Objective:
Output exactly, and only, the lines from the line containing "finish(make_bead(parts), metal)" through the line containing "bpy.context.scene.collection.objects.link(empty)", both included.

* * * *

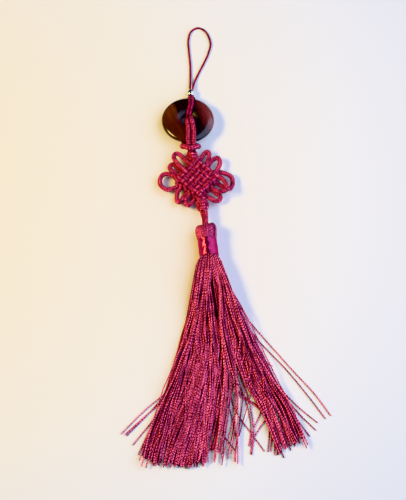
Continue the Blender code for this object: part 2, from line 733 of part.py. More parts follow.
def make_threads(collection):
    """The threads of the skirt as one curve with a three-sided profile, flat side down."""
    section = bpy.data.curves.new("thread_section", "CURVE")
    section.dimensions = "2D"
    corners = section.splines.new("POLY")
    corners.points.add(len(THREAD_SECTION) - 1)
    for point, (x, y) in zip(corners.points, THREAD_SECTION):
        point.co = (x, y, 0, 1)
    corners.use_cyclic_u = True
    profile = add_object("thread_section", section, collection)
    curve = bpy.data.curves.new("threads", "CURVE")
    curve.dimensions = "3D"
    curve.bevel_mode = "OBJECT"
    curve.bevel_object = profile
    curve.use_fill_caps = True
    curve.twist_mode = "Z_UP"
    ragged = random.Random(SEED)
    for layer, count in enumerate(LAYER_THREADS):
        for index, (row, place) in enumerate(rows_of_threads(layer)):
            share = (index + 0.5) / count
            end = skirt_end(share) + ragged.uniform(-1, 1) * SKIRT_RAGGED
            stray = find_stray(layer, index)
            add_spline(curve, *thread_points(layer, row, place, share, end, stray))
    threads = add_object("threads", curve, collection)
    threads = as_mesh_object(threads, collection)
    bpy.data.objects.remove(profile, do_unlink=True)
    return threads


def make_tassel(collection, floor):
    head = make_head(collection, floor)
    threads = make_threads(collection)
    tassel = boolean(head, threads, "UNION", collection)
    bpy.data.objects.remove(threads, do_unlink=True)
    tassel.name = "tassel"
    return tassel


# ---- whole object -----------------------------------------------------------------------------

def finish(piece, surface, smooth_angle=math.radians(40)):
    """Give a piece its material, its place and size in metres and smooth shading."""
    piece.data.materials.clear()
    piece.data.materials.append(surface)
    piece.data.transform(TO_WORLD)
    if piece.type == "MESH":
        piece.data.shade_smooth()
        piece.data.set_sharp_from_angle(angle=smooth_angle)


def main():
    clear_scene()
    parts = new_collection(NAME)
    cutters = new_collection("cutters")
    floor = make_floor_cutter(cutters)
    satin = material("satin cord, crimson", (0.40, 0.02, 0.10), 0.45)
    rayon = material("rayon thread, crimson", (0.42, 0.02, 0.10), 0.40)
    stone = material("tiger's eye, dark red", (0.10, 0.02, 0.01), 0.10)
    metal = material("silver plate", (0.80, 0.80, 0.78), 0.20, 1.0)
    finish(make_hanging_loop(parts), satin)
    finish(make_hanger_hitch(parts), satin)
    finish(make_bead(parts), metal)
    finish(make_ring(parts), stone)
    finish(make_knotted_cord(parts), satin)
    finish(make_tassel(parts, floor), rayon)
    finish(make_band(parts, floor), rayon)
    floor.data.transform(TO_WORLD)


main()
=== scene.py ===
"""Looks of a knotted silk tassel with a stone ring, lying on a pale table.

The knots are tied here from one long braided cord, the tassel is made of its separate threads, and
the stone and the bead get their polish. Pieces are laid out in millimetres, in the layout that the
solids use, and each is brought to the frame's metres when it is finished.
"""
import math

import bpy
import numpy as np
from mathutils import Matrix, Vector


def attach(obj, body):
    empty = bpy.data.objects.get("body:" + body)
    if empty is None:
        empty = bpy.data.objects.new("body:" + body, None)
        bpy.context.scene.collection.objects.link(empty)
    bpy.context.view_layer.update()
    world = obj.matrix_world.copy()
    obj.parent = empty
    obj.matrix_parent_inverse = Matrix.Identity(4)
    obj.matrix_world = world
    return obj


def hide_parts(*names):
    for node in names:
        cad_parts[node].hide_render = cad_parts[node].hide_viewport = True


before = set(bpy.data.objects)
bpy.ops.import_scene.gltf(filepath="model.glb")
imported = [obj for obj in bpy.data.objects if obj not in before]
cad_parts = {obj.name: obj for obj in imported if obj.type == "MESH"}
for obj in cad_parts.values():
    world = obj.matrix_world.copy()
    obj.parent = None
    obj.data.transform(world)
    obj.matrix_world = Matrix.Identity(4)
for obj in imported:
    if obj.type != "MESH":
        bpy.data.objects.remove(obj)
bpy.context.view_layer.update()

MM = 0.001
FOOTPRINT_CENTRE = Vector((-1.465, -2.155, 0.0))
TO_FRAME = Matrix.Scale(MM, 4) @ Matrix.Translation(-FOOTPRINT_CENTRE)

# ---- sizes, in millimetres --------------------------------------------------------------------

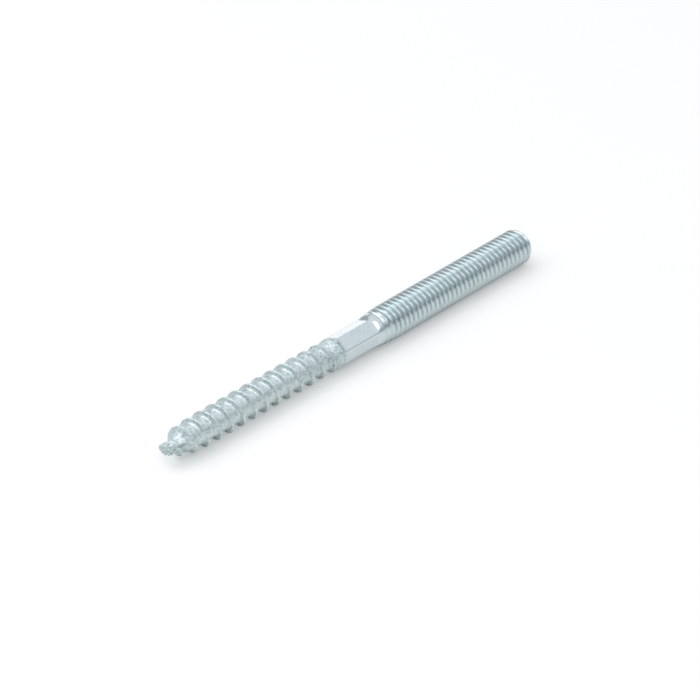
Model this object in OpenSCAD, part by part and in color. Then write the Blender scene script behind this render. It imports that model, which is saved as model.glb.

* * * *

Solution for this problem:
    finish(make_bead(parts), metal)
    finish(make_ring(parts), stone)
    finish(make_knotted_cord(parts), satin)
    finish(make_tassel(parts, floor), rayon)
    finish(make_band(parts, floor), rayon)
    floor.data.transform(TO_WORLD)


main()
=== scene.py ===
"""Looks of a knotted silk tassel with a stone ring, lying on a pale table.

The knots are tied here from one long braided cord, the tassel is made of its separate threads, and
the stone and the bead get their polish. Pieces are laid out in millimetres, in the layout that the
solids use, and each is brought to the frame's metres when it is finished.
"""
import math

import bpy
import numpy as np
from mathutils import Matrix, Vector


def attach(obj, body):
    empty = bpy.data.objects.get("body:" + body)
    if empty is None:
        empty = bpy.data.objects.new("body:" + body, None)
        bpy.context.scene.collection.objects.link(empty)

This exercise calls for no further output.